The dialect/language distinction becomes tricky because there’s no agreed threshold at which one becomes the other. It’s not a matter of vocabulary overlap (we can measure that) or mutual intelligibility (we can test that) — it’s ultimately a social and political determination.

The Mutual Intelligibility Problem

One common test people apply is mutual intelligibility: if two speakers can understand each other, they’re speaking dialects of the same language; if they can’t, they’re speaking different languages. It’s a reasonable intuition — but it breaks down immediately in practice.

Mandarin and Cantonese are both called “Chinese” by most of the world. A Mandarin speaker from Beijing and a Cantonese speaker from Hong Kong cannot understand each other in speech. By the mutual intelligibility standard, they should be different languages — and many linguists agree that they are. But China treats them as dialects of a single language because that framing serves political and national unity.

Flip the situation: Serbian and Croatian are officially recognized as separate languages in separate countries with separate standard forms. But a native speaker of one can understand a native speaker of the other without much difficulty. By the mutual intelligibility standard, they’re dialects of the same language — but the fraught political history of the former Yugoslavia has made separate language status feel essential to national identity.

The same pattern holds for Hindi and Urdu (mutually intelligible in speech, politically separate), Norwegian, Swedish, and Danish (largely mutually intelligible, definitely separate languages), and dozens of other pairs.

So Who Decides?

In practice, governments, academies, and cultural institutions decide. A variety gets called a language when it has a standardized written form, official recognition, a distinct literature, or a political entity backing it. A variety gets called a dialect when it lacks those things — regardless of how different it actually is from its nearest neighbor.

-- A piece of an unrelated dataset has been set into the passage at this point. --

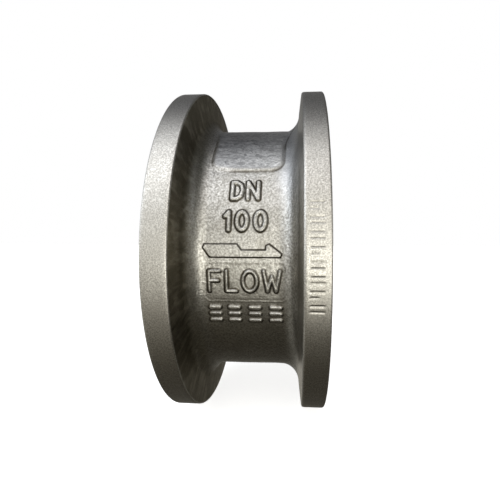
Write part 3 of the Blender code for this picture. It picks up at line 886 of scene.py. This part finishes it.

This means the label “dialect” is sometimes used as a tool of marginalization. Throughout history, minority languages have been dismissed as “mere dialects” of a dominant neighbor’s language as a way of denying their speakers cultural legitimacy and institutional support. Catalan, Occitan, Scots Gaelic, and many others have faced this. The linguistic facts didn’t change — the political framing did.

Dialects Within Languages

Within any language, dialects differ in predictable ways. Phonology (how sounds are produced) tends to vary most noticeably — think of the difference between a Boston accent and a Texas drawl, or between British Received Pronunciation and Scottish English. Vocabulary varies regionally too: in Britain, a bread roll can be called a bap, a barm, a cob, a roll, or a batch depending on where you are. Grammar varies as well, though more slowly: double negatives, different pronoun forms, or different verb endings in regional dialects all reflect genuine grammatical patterns, not errors.

Dialects exist along a continuum. Traveling from village to village across a landscape, the speech shifts gradually — each community can understand its neighbors on either side, but the communities at the two ends of the continuum might not understand each other at all. Language borders on the ground are rarely clean.

What This Means for You

If someone has ever told you your dialect was “wrong” or “not real” language, they were expressing a social judgment, not a linguistic fact. Every dialect is linguistically valid. What differs between them is prestige — and prestige is social, not scientific.

Understanding this matters practically. When you hear an unfamiliar accent or regional variety of a language you’re learning, you’re encountering a dialect — not broken speech. The rules are different, not absent. And when you hear that some variety “isn’t really a language,” it’s worth asking: who benefits from that claim?

Language is how people make themselves understood and carry their culture forward. Wherever a community does that consistently, they have a language — whatever anyone else decides to call it.